Every year I prepare for the test with my own brand of magical thinking. I schedule it for the beginning or middle of the week, Wednesday at the latest. I figure if I get bad news on a Thursday or Friday, I cannot live through a weekend of waiting to have a biopsy or to see my breast doctor, with whom I schedule an appointment a few days afterward anyway, just in case. A couple of years ago I asked my doctor to allow me to have a diagnostic, as opposed to screening, mammogram, to make sure I could get the results right away. Not knowing is out of the question. And for a little extra assistance, I take an Ativan.
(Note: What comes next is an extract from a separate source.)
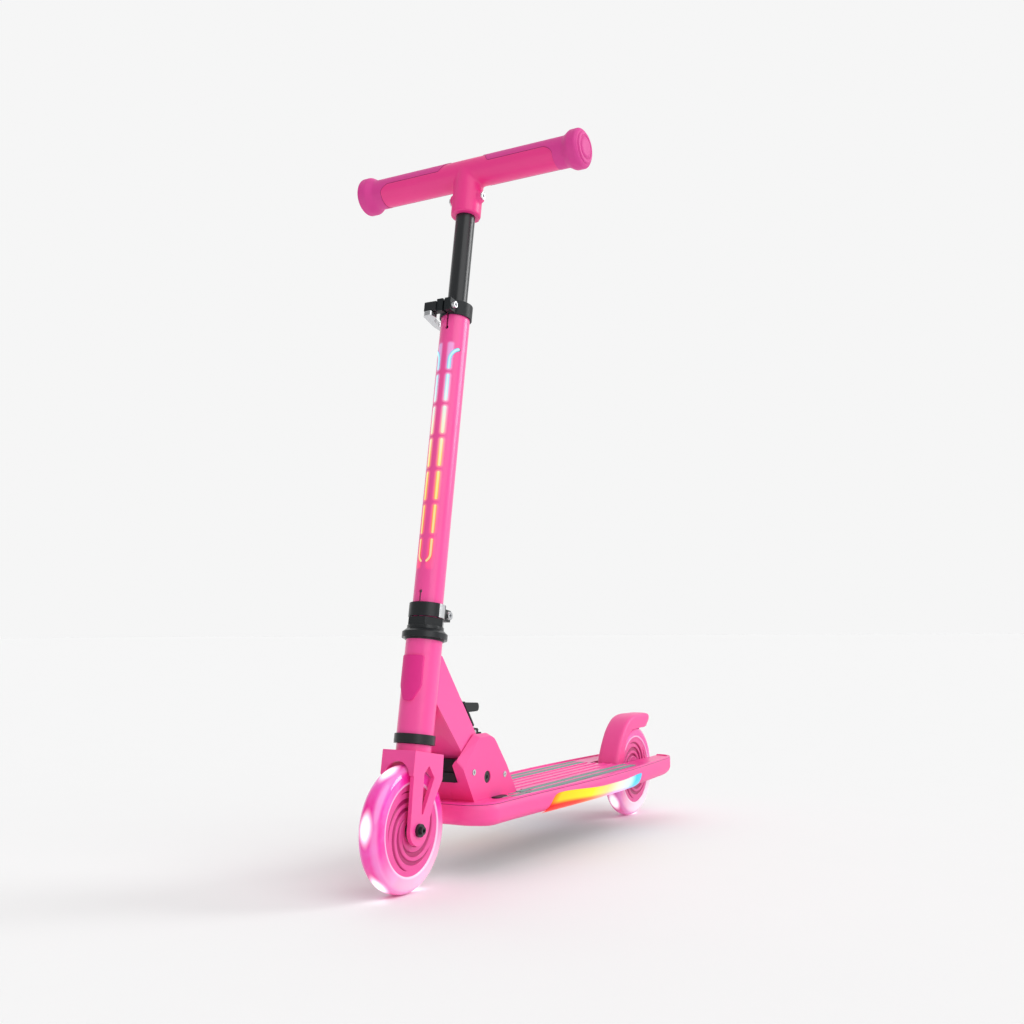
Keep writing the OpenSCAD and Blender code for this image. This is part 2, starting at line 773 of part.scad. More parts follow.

I play elaborate mind games. This year I considered re-scheduling it until after a weekend writing retreat on the theory that if I got bad news, I would not have the peace of mind to spend four days in a hotel room writing. My interior monologue goes like this: If I don’t have the test this week, I won’t know anything. If I don’t have the test but do have breast cancer, I ought to be acting quickly and not sitting in a hotel room. If I don’t to go the retreat, I am robbing myself of an experience I deeply desire, notwithstanding other anxieties about it. The voices are calling to me: Bad news is around the corner. You can’t escape this. If you go for the light instead of the darkness, something very, very bad will happen.

It is a formidable adversary. Still, I go. Hurray for the forces of light.

Here in the waiting room the week after a writing retreat, I wonder if my life is about to change – or end. I want to get out of here. The longer I sit, the more I worry. My arms and legs are crossed to contortion. Is this going to be a Before and After moment? Why is it taking so long? What have they found? Will I suffer? Will I ever wear a pretty new lipstick or sing out loud in the car or feel safe in the world again? What of mutilation, chopping off a breast or two?

And then I’m called in to see the radiologist. Twenty paces have never been longer. I walk into a low-lit room with digital screens on three sides and a friendly woman who extends her hand to introduce herself. “You’re fine. Everything looks great.” I don’t even remember her name.

I am back in the world, back in the game my heart and brain left behind in order to get through this. I love everything. I go into the dressing room and say a little prayer of gratitude to the universe. Then I leave. I go out to Old Navy and to celebrate my relief, I buy myself a pair of cozy flannel pajamas.